Felipe - @livrografando 19/10/2016
Boca do Inferno: formação do Brasil estritamente europeia
Ana Miranda é uma literata, mas também procura entender como a sociedade brasileira se formou,ambientando a história na Bahia seiscentista das devassidões, da corrupção, dos vícios, da fornicação, da miséria. Mesclando o contexto histórico com a ficção, a autora oferece ao leitor caminhos para entender o país e suas raízes. É importante lembrar que Salvador (Cidade da Bahia) era a capital da colônia, e portanto seus costumes poderiam se constituir em cosmopolitismos.
A história se centra na rivalidade de duas facções: Menezes e Ravasco. Os Menezes são os que estão no poder, usando e abusando dele, deixando a Bahia na miséria. Os Ravasco são aqueles que almejam o poder e se vingarem dos Menezes, por dissidências de ambos no passado. Esta tensão aumenta e culmina na morte do alcaide Teles de Menezes, o que faz com que esse acontecimento seja um divisor de águas na rivalidade entre os dois grupos. Levando isso em conta, isso não é muito distante da realidade, pois hoje em dia temos duas grandes facções no país: o PCC e o Comando Vermelho. Ambos se desentenderam e acabaram novamente se dividindo. Isso mostra que o livro da Ana Miranda discute a questão da violência no cotidiano, ressaltando-se as suas temporalidades.

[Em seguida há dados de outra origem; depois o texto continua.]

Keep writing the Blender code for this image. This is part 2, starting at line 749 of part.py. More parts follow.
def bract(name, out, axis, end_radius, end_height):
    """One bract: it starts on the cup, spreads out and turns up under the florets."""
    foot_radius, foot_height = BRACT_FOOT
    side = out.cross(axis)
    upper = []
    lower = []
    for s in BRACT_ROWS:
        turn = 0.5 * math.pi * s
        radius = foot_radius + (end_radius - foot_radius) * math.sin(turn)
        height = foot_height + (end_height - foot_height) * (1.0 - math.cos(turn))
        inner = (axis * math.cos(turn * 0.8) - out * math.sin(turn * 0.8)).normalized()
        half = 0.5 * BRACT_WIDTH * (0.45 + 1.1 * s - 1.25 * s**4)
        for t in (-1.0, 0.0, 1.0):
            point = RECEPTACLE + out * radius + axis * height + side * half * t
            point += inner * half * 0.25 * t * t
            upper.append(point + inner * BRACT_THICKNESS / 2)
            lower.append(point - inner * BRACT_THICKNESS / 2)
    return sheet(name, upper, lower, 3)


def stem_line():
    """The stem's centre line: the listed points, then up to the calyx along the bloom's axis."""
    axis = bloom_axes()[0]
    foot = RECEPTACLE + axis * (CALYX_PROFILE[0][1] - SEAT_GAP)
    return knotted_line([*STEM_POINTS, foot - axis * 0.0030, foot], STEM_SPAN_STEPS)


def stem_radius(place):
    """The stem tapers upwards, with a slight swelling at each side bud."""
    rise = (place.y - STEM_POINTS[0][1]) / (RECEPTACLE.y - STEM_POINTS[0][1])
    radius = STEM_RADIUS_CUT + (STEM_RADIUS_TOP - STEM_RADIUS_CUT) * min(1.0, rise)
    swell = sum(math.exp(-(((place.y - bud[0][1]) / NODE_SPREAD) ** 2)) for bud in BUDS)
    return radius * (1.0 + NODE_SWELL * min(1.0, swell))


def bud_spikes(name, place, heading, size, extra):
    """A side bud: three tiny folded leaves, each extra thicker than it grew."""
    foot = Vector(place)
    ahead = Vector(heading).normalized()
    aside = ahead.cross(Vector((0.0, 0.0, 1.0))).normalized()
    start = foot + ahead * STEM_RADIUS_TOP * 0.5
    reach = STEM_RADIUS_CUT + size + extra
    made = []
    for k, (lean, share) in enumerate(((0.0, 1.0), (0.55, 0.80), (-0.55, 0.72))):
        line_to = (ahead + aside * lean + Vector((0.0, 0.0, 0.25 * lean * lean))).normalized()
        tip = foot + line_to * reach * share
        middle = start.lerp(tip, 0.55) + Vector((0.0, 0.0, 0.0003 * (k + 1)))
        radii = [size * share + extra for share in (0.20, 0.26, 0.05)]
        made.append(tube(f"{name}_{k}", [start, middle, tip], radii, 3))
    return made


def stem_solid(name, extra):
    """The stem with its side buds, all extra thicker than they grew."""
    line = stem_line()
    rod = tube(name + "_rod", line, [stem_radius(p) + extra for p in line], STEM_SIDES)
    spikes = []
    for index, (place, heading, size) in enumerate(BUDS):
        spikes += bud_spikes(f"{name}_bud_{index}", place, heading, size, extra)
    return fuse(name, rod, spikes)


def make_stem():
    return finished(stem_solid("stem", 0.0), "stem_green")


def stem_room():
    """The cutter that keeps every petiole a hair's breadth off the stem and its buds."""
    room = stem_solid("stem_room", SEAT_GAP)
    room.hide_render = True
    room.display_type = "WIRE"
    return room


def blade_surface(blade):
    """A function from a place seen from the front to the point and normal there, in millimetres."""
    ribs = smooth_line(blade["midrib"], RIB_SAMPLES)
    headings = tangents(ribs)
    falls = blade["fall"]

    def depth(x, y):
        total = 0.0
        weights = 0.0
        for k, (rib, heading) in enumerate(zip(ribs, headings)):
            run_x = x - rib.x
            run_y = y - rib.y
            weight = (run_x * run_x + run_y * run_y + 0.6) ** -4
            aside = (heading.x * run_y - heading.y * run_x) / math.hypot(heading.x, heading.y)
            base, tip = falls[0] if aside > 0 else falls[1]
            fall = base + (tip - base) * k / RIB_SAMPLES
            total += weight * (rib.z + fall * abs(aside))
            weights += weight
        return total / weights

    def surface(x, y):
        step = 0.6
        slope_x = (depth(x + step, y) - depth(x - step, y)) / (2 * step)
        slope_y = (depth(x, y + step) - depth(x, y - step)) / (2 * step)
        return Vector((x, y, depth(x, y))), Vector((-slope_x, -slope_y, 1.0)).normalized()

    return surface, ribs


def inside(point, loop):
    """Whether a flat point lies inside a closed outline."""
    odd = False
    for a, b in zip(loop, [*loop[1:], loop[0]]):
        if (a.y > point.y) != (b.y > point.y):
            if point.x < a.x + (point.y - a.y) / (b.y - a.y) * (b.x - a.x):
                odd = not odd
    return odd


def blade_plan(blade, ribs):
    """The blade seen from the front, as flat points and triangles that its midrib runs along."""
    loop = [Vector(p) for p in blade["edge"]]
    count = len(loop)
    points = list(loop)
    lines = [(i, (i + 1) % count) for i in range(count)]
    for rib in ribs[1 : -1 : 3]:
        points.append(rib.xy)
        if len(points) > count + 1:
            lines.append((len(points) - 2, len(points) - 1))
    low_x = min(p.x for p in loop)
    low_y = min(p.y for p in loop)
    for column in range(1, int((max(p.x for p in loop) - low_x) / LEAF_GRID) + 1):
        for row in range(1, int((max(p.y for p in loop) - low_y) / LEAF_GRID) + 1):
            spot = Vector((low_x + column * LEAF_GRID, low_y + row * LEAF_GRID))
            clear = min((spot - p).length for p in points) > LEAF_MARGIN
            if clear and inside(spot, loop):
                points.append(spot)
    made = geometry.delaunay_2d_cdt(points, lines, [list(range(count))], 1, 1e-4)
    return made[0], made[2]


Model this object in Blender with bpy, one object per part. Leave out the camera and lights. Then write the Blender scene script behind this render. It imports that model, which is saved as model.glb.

Para além de uma Bahia desregrada e violenta, existe uma Bahia dos preconceitos, das poesias, das angústias, dos conflitos, refletindo a mentalidade barroca da época. Isso está presente principalmente na questão da figura do Gregório de Matos e o seu pensamento acerca da figura da mulher. Para ele, a mulher só serve para fornicar e ter prazer, não só inferiorizando a figura feminina como também demonizando. Maria Berco, empregada de Bernardo Ravasco e ama de sua filha, Bernardina, é um exemplo da mentalidade da época e do imaginário do inferno e do paraíso. O momento em que ela resolve vender o anel que roubara da mão do moribundo Teles de Menezes a faz ficar em conflito entre ser fiel ao patrão ou tentar sair da miséria, o que não chega a acontecer.
Na narrativa do livro está também o conhecido padre Antônio Vieira, um dos responsáveis pelo proselitismo cristão na Colônia. Principal mentor da facção dos Ravasco, Vieira é um homem poderoso não só pelo fato de ser padre, mas também pelo fato de ser imune e por isso não deve ser atacado, recaindo isto em Bernardo Ravasco. Ele é um dos exemplos expoentes sobre a questão de como a cristandade, para Ana Miranda, se fez na colônia.
Escrito em 1990, Ana Miranda suscita uma série de discussões sobre a questão da formação da sociedade brasileira, bem como a sua peculiaridade. No entanto, ela escreve em um período em que esse momento fica designado majoritariamente ao europeu, embora as visões indígenas estivessem brotando e talvez isso explique a ausência dos indígenas e africanos como protagonistas na formação da nossa história. Ressaltando-se esses problemas, Boca do Inferno é um romance que se deve investir não só por causa da linguagem fluida e acessível, como também por causa dos temas e das reflexões que ele proporciona.